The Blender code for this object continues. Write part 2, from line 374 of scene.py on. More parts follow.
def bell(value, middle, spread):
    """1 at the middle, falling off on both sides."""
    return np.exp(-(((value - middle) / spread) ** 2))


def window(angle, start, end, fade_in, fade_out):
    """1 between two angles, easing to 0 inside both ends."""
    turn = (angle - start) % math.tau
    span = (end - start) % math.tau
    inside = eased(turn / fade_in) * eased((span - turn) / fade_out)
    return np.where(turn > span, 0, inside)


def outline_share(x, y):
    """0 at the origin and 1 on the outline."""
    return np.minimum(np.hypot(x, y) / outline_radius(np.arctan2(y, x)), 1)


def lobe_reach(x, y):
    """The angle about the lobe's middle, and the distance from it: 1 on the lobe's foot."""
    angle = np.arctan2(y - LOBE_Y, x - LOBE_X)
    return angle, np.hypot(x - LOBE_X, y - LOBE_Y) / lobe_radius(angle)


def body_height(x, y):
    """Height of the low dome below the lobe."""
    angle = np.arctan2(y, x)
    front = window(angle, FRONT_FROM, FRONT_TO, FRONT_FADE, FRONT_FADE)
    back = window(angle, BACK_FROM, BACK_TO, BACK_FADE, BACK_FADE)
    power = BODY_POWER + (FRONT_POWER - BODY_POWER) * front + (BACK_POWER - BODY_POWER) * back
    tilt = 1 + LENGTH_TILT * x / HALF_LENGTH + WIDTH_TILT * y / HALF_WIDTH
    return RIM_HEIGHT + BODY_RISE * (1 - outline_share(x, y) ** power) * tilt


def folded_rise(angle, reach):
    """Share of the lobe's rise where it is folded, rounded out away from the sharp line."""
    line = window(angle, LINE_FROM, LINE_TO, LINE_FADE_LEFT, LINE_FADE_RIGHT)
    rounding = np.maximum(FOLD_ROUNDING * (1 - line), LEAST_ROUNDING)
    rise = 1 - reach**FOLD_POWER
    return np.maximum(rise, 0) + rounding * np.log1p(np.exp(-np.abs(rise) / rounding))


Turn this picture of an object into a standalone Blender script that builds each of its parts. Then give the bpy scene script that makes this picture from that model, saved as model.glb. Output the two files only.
...
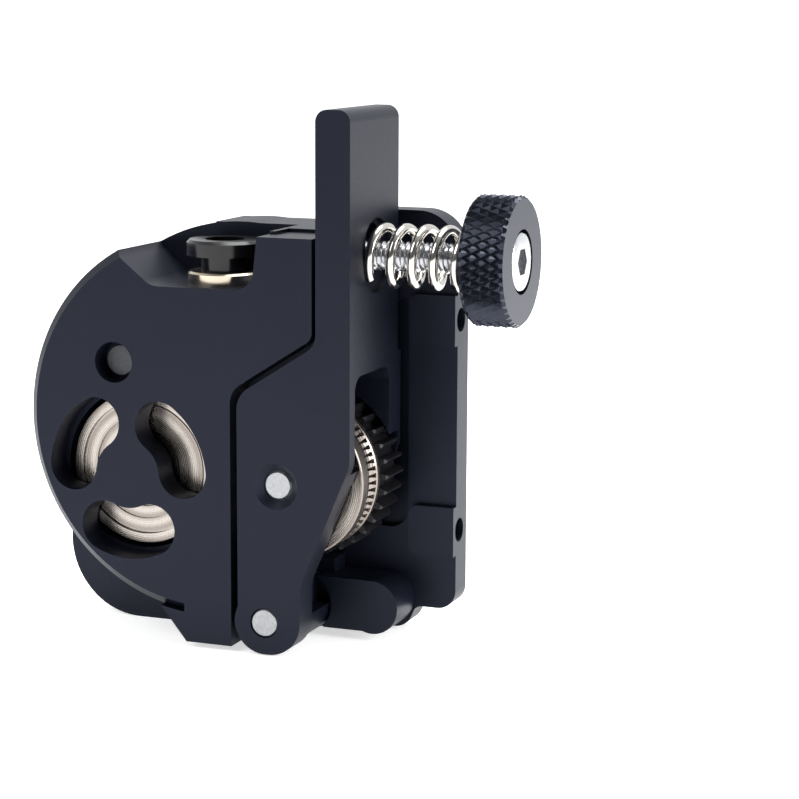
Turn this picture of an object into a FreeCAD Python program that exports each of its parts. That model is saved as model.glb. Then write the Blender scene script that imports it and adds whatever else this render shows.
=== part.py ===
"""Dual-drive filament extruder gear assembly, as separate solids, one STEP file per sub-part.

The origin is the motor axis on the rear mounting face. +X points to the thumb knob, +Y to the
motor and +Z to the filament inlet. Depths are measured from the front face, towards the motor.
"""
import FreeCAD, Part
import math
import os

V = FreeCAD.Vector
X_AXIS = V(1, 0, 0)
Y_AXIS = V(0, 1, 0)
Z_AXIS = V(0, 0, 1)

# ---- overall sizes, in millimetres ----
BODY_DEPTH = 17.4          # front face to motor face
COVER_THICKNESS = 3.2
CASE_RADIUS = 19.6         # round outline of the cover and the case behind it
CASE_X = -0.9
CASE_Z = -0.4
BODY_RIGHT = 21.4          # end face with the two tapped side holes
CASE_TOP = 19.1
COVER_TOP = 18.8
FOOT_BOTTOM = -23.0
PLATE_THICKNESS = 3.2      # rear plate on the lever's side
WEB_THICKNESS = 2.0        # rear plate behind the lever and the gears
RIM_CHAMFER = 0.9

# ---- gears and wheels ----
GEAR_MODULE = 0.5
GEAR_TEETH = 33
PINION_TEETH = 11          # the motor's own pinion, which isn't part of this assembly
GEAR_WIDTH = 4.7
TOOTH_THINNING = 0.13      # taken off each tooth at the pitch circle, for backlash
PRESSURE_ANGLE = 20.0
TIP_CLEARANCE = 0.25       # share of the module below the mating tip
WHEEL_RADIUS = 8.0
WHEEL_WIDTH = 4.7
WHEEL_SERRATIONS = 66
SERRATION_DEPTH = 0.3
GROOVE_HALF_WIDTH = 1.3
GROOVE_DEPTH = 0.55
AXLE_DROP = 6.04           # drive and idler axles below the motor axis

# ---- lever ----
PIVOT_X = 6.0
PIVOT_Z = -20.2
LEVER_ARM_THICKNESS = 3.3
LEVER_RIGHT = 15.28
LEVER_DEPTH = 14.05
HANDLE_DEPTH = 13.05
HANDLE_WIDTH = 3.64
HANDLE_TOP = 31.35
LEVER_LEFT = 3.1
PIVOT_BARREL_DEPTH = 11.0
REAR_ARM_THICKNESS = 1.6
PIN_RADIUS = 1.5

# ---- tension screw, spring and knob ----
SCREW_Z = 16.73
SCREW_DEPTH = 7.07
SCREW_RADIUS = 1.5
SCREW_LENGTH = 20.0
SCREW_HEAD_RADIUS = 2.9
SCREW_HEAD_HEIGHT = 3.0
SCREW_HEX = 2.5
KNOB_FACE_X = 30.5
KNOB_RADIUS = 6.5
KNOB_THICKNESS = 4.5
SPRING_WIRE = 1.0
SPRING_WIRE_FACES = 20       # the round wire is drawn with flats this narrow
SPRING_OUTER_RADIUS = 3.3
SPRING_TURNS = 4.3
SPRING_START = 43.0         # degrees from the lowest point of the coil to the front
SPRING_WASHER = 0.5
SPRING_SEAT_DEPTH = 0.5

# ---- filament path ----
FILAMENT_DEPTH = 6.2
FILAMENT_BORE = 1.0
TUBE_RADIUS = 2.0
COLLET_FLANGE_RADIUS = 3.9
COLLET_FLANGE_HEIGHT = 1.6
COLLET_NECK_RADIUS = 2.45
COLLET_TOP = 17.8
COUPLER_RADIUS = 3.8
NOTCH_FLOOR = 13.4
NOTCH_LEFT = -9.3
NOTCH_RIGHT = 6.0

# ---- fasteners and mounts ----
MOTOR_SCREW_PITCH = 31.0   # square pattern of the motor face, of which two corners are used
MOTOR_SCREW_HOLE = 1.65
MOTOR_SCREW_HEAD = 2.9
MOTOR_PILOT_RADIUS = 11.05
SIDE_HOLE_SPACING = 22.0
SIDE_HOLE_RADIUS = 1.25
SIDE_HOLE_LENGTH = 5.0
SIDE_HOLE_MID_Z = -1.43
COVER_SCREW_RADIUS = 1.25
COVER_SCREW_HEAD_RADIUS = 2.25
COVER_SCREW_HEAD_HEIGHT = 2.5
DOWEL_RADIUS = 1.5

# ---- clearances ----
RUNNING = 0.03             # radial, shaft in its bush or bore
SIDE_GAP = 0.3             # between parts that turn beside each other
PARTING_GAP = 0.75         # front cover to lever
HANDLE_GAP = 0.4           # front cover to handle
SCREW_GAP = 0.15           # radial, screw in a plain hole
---
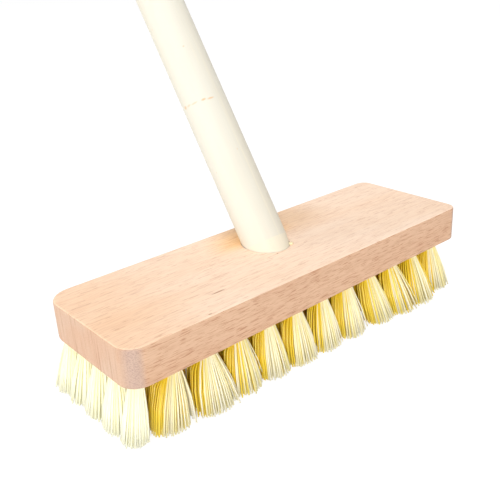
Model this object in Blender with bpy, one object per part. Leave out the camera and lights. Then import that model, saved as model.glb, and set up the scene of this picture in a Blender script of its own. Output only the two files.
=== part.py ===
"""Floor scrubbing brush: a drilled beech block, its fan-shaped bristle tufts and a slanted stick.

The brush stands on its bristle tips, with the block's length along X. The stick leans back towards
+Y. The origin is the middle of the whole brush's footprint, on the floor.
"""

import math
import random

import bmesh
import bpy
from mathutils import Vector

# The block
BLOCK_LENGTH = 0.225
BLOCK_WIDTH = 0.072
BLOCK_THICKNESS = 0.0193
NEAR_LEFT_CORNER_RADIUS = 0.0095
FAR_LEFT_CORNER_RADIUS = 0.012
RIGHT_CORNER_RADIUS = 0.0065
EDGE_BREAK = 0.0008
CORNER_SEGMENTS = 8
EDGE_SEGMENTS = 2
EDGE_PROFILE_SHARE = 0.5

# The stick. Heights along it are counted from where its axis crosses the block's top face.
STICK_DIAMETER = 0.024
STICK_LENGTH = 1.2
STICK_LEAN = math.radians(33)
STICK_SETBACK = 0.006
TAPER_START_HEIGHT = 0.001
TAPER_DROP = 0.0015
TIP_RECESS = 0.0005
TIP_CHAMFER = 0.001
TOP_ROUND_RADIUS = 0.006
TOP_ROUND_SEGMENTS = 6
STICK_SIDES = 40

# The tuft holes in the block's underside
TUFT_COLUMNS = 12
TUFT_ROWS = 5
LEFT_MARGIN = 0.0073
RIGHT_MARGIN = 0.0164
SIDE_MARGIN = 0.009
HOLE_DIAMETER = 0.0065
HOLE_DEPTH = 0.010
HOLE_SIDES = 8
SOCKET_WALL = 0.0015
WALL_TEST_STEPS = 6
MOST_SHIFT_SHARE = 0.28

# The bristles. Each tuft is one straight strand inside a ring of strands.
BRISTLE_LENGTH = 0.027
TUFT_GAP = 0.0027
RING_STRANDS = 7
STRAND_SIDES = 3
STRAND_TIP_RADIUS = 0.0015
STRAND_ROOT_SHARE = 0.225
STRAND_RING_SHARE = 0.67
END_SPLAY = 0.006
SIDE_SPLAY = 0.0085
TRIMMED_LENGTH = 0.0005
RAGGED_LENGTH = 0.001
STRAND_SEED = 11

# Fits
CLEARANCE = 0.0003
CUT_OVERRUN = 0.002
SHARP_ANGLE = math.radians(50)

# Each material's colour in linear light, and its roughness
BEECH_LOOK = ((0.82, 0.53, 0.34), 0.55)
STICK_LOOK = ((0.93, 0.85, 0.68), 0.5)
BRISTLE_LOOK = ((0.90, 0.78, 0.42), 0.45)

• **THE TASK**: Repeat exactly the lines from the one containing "Model this object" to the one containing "EDGE_PROFILE_SHARE = 0.5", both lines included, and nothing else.

• **FINISHED EXERCISE**:
Model this object in Blender with bpy, one object per part. Leave out the camera and lights. Then import that model, saved as model.glb, and set up the scene of this picture in a Blender script of its own. Output only the two files.
=== part.py ===
"""Floor scrubbing brush: a drilled beech block, its fan-shaped bristle tufts and a slanted stick.

The brush stands on its bristle tips, with the block's length along X. The stick leans back towards
+Y. The origin is the middle of the whole brush's footprint, on the floor.
"""

import math
import random

import bmesh
import bpy
from mathutils import Vector

# The block
BLOCK_LENGTH = 0.225
BLOCK_WIDTH = 0.072
BLOCK_THICKNESS = 0.0193
NEAR_LEFT_CORNER_RADIUS = 0.0095
FAR_LEFT_CORNER_RADIUS = 0.012
RIGHT_CORNER_RADIUS = 0.0065
EDGE_BREAK = 0.0008
CORNER_SEGMENTS = 8
EDGE_SEGMENTS = 2
EDGE_PROFILE_SHARE = 0.5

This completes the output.